**EXERCISE:** Collect the lines of the entries where "type" shows up.

**Records:**
[start]
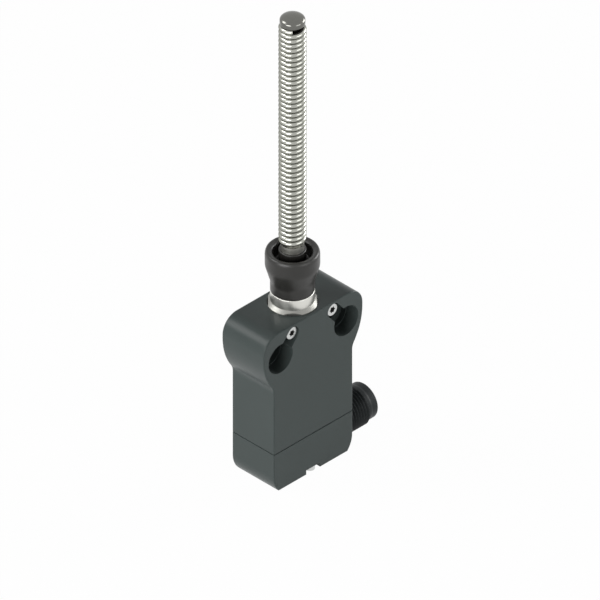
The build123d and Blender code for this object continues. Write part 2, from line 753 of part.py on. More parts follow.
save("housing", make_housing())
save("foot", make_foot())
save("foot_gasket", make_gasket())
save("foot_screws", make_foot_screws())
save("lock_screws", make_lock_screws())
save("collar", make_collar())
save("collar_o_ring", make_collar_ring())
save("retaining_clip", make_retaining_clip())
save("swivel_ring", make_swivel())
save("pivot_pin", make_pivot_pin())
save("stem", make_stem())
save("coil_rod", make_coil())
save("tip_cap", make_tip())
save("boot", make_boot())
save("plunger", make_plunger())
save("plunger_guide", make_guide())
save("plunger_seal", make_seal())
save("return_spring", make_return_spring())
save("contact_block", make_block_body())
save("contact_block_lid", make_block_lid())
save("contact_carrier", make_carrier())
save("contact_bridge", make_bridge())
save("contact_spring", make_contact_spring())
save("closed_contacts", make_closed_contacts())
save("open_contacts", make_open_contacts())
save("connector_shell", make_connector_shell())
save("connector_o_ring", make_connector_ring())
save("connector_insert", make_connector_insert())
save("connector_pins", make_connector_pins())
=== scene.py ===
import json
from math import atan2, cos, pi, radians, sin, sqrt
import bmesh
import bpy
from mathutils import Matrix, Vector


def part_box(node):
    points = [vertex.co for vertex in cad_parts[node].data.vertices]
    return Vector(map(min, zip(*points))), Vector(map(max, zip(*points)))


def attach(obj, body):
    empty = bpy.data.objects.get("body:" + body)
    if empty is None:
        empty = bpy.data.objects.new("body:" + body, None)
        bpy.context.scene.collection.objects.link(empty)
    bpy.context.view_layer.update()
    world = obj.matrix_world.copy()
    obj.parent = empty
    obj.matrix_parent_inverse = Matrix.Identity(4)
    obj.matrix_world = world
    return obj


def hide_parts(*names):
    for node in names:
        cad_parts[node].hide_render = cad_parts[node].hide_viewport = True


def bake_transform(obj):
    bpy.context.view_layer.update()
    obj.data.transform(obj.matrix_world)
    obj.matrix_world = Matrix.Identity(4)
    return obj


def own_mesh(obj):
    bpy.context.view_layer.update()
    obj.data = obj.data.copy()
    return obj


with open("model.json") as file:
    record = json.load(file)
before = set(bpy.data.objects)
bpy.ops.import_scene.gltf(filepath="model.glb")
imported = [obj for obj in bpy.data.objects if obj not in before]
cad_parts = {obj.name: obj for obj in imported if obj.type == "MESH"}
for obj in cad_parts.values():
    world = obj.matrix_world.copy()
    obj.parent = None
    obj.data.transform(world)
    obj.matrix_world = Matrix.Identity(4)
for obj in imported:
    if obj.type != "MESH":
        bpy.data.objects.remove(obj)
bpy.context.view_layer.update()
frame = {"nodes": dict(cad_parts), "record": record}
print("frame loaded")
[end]
[start]
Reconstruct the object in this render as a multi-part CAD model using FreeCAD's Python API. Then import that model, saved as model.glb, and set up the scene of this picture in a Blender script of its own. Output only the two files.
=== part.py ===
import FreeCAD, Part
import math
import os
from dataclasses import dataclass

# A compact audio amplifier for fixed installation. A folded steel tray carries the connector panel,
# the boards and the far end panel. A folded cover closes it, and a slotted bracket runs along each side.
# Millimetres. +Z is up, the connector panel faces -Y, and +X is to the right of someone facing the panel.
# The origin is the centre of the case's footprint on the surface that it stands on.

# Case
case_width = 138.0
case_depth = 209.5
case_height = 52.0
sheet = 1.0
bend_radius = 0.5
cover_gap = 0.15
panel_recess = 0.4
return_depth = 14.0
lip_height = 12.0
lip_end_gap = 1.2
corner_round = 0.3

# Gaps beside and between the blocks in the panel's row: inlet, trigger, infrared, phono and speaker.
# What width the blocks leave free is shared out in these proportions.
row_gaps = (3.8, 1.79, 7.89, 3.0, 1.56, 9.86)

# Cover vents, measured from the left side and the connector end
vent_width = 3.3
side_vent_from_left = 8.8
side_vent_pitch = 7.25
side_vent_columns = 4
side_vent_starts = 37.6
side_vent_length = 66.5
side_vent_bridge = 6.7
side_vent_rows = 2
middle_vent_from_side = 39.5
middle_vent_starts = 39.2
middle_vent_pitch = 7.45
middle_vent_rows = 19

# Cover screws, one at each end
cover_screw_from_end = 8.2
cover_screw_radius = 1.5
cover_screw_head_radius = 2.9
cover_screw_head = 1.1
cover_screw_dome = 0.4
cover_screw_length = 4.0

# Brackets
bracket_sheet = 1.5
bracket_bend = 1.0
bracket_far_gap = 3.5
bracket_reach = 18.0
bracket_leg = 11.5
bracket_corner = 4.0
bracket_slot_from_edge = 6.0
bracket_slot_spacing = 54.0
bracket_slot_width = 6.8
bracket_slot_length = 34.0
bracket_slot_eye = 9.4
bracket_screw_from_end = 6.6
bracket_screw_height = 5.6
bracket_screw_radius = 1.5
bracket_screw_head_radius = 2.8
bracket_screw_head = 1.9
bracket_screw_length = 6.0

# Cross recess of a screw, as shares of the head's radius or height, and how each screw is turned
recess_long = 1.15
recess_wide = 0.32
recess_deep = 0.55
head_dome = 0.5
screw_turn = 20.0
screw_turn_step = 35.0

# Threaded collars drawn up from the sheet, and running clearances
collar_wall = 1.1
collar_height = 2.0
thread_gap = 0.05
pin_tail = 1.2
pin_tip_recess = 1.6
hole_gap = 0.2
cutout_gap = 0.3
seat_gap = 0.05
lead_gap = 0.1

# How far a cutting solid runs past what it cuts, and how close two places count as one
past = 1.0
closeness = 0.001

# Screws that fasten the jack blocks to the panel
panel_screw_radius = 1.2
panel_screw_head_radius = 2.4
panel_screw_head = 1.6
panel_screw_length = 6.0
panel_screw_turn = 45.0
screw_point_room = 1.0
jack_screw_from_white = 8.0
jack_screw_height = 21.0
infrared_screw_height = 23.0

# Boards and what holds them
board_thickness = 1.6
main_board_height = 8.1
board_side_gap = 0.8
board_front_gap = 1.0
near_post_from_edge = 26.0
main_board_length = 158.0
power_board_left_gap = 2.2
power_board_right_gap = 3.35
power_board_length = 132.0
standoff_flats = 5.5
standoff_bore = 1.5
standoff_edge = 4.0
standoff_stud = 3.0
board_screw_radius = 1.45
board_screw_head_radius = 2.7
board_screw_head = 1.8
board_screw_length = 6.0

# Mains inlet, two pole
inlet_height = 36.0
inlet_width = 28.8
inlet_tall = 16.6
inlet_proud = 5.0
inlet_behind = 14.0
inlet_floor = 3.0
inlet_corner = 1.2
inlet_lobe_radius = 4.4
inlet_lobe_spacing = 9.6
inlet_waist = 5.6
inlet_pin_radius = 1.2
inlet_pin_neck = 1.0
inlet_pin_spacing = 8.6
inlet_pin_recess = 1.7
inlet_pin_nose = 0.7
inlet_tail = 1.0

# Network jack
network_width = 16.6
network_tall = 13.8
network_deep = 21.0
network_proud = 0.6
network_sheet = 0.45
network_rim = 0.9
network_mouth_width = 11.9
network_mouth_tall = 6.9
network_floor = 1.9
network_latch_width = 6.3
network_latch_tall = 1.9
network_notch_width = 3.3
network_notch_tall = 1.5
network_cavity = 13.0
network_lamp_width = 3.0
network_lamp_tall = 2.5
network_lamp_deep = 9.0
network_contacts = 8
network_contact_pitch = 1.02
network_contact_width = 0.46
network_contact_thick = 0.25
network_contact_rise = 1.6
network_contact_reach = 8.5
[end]
**RESULT FOR THIS EXERCISE:**
cad_parts = {obj.name: obj for obj in imported if obj.type == "MESH"}
    if obj.type != "MESH":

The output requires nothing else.